Let’s look at these facts and see how companies are stacking up.

Customer Demands: How Companies Stack Up

Firstly, while 90% of consumers expect companies to have an online portal for customer self-service, only 40% of companies are actually doing this. To further add insult to injury, studies suggest that only 23% of these companies are actually taking this multi-channel approach and doing it effectively.

As you may have guessed from the stats above, in the cases where companies do offer multi-channel self-service support, most of them don’t do it well. Customers find it difficult to locate the answers they’re looking for, and when customers do find answers, 64% of them find it hard to trust this information since many of them have been misled before.

Lastly, while many companies look to improve the mobile responsiveness of their website and support options, statistically, only 30% of small businesses have actually done it.

It’s clear that there’s a gap between what customers actually want and what companies are delivering. As more businesses are coming to the realization that they are failing to deliver on customer demands, the desire for a knowledge base continues to increase since it provides remedies to all of these issues.

Essentially, a knowledge base helps to decrease the disconnect between companies and their customers. A knowledge base is so effective, in fact, that customers prefer knowledge bases over all other self-service channels.

Vanilla Knowledge, however, is unique in that it harnesses community wisdom to make it easier for both the company and the customer to use. Powered by those who know your product best and those who your customers trust even more than you, Vanilla Knowledge allows companies to add discussions from peer-to-peer community support into the official company respiratory of knowledge.

2. Documentation is Hard!

We know that documentation can be difficult to create and even more difficult for your customers to find. Herein lies one of the biggest challenges that companies face when it comes to delivering self-service support options—it’s difficult to actually do.

Some of the biggest reasons why documentation can be so difficult include:

  • It’s hard to keep up to date.

  • It’s hard to capture all cases and variants for complex product and service issues.

  • Documentation teams drive up costs due to the need for constant maintenance.

  • It can act as a burden to value creators, such as Product Managers, when one small shift can alter potentially dozens of existing documentation.

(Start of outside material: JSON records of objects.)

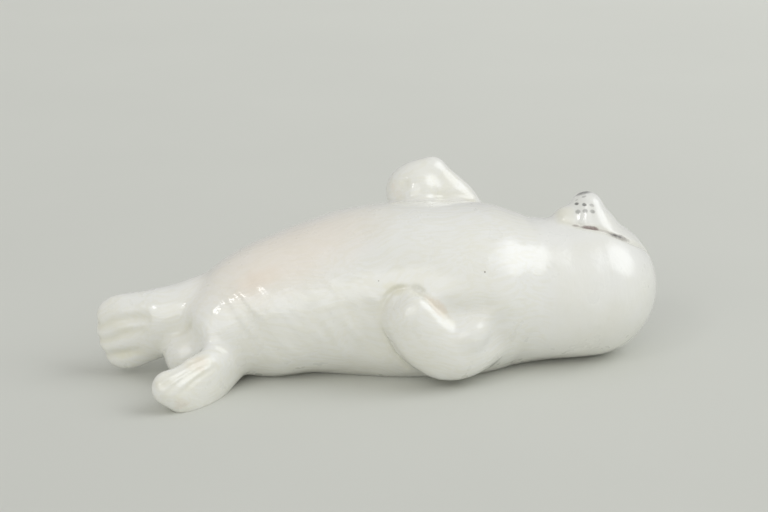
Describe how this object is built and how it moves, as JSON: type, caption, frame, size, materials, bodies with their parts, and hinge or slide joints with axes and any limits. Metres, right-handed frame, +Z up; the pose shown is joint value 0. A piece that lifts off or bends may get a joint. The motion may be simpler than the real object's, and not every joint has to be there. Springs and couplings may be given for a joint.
{
  "type": "animal figurine",
  "caption": "Hollow glazed figurine of a seal pup lying on its back with its muzzle to the sky and one front flipper raised.",
  "frame": {"origin": "on the ground flat that the back rests on, under the middle of the trunk", "axes": "+X towards the head, along the body; +Z up out of the surface it lies on, towards the belly; +Y towards the raised front flipper"},
  "size_m": [0.161, 0.0636, 0.0553],
  "materials": {
    "glazed_porcelain": "glossy clear glaze over white porcelain"
  },
  "bodies": {
    "root": {"seal": "glazed_porcelain"}
  },
  "joints": []
}
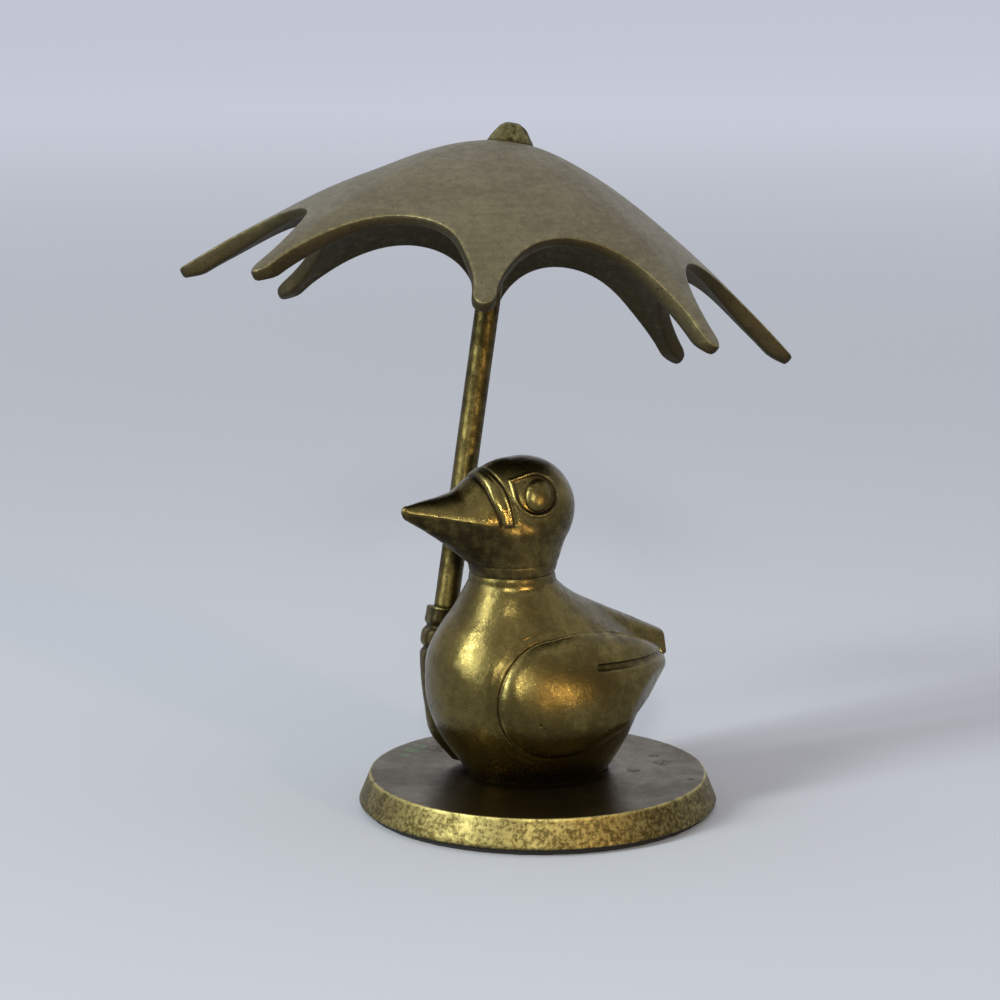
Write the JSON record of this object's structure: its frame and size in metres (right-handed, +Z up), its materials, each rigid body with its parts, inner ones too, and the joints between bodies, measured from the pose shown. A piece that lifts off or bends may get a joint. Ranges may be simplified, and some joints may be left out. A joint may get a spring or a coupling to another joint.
{
  "type": "brass duck",
  "caption": "Cast brass duck on a round felt-padded base, holding a screw-in umbrella with an arched dome canopy over its head.",
  "frame": {"origin": "centre of the underside of the felt pad, where the ornament stands", "axes": "+Z up; the duck's beak points along -Y; the duck's left side is +X; its raised right wing and the umbrella's foot are on the -X side"},
  "size_m": [0.1226, 0.1202, 0.1373],
  "materials": {
    "base": "turned, aged, satin",
    "pad": "black felt",
    "fixings": "machined",
    "casting": "cast, filed, aged, semi-gloss",
    "rod": "drawn bar, aged",
    "canopy": "cast, brushed, aged, matt",
    "finial": "rough cast, aged"
  },
  "bodies": {
    "duck": {"base_disc": "base", "felt_pad": "pad", "base_washer": "fixings", "base_screw": "fixings", "duck_body": "casting"},
    "rod": {"umbrella_rod": "rod"},
    "canopy": {"umbrella_canopy": "canopy", "finial": "finial"}
  },
  "joints": [
    {"name": "umbrella_lift", "type": "slide", "parent": "duck", "child": "rod", "axis": [-0.0845, 0.2001, 0.9761], "range_m": [0, 0.0057]},
    {"name": "umbrella_turn", "type": "hinge", "parent": "rod", "child": "canopy", "pos_m": [-0.0172, -0.0122, 0.0388], "axis": [-0.0845, 0.2001, 0.9761], "range_deg": [0, 2880]}
  ],
  "couplings": [
    {"joint": "umbrella_lift", "follows": "umbrella_turn", "m_per_rad": 0.00011141}
  ]
}
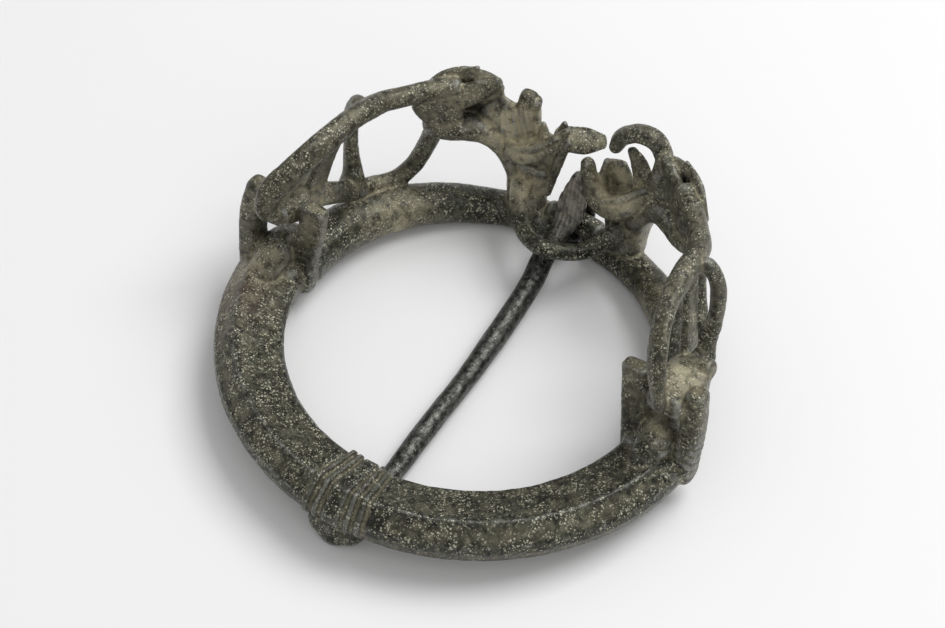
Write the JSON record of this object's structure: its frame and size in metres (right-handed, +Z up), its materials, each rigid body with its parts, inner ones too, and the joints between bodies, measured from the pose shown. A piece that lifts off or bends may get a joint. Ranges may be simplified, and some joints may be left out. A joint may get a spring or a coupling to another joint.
{
  "type": "annular fibula brooch",
  "caption": "Cast ring brooch: a heavy faceted front arc with a ribbed collar, an openwork crest of two facing beasts behind, and a hinged pin across the middle.",
  "frame": {"origin": "middle of the brooch's outline, on the surface that it lies on", "axes": "+Z up out of the decorated side, +Y towards the pin's hinge and the crest, -Y towards the collar, +X along the hinge axis"},
  "size_m": [0.082, 0.0786, 0.0326],
  "materials": {
    "patinated_bronze": "dark olive patina, dusty and pitted",
    "worn_bronze": "dark grey, rubbed smooth"
  },
  "bodies": {
    "brooch": {"brooch_body": "patinated_bronze"},
    "pin": {"pin": "worn_bronze"}
  },
  "joints": [
    {"name": "pin_hinge", "type": "hinge", "parent": "brooch", "child": "pin", "pos_m": [-0.00031, 0.03338, 0.00399], "axis": [1, 0, 0], "range_deg": [0, 90]}
  ]
}
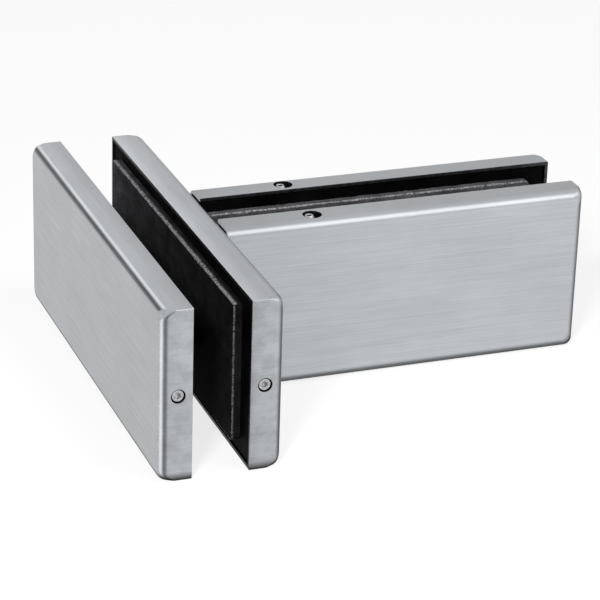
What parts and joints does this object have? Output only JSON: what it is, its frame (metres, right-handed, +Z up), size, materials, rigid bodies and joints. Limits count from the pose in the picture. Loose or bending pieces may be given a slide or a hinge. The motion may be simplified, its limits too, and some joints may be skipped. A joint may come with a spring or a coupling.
{
  "type": "glass patch fitting",
  "caption": "Tee-shaped patch fitting in brushed steel: one clamp pair grips a glass panel's edge, the pair behind it, at right angles, grips a glass fin.",
  "frame": {"origin": "middle of the overall box in plan, at the level of the covers' lower edges", "axes": "+X runs from the front pair out along the fin pair, +Y along the front pair, +Z up along the covers' height"},
  "size_m": [0.1454, 0.13, 0.05],
  "materials": {
    "cover_steel": "brushed",
    "plate_black": "satin black",
    "gasket_grey": "matte",
    "set_screw_steel": "plain",
    "screw_black": "black oxide",
    "sleeve_black": "plain"
  },
  "bodies": {
    "root": {"front_outer_cover": "cover_steel", "front_outer_plate": "plate_black", "front_outer_gasket": "gasket_grey", "front_outer_set_screw_1": "set_screw_steel", "front_outer_set_screw_2": "set_screw_steel", "front_inner_cover": "cover_steel", "front_inner_plate": "plate_black", "front_inner_gasket": "gasket_grey", "front_inner_set_screw_1": "set_screw_steel", "front_inner_set_screw_2": "set_screw_steel", "fin_near_cover": "cover_steel", "fin_near_plate": "plate_black", "fin_near_gasket": "gasket_grey", "fin_near_set_screw_1": "set_screw_steel", "fin_near_set_screw_2": "set_screw_steel", "fin_far_cover": "cover_steel", "fin_far_plate": "plate_black", "fin_far_gasket": "gasket_grey", "fin_far_set_screw_1": "set_screw_steel", "fin_far_set_screw_2": "set_screw_steel", "front_clamp_screw_1": "screw_black", "front_sleeve_1": "sleeve_black", "front_clamp_screw_2": "screw_black", "front_sleeve_2": "sleeve_black", "fin_clamp_screw_1": "screw_black", "fin_sleeve_1": "sleeve_black", "fin_clamp_screw_2": "screw_black", "fin_sleeve_2": "sleeve_black", "fin_fixing_screw_1": "screw_black", "fin_fixing_screw_2": "screw_black"}
  },
  "joints": []
}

In some cases, companies will have a full team dedicated to keep all their documentation up-to-date; this can be especially time consuming when products and services continue to change, policies shift and processes are altered. Then, after all these documents have been updated, they need to be adjusted to suit all devices (at least, if the company wants to make their customers happy).

Further, these team dedicated to documentation maintenance are extremely expensive and increases costs. A large portion of resources needs to be dedicated to content maintenance since a lot of this work needs to be done manually (sometimes maybe only a few sentences in a document will change). This is not only time consuming, but can be extremely expensive.

Now, let’s take a closer look at what companies who do have self-service support options are struggling with. The chart below illustrates research done by the Aberdeen Group, and shows the top reasons why support teams observe their self-service activities to deliver sub-par results.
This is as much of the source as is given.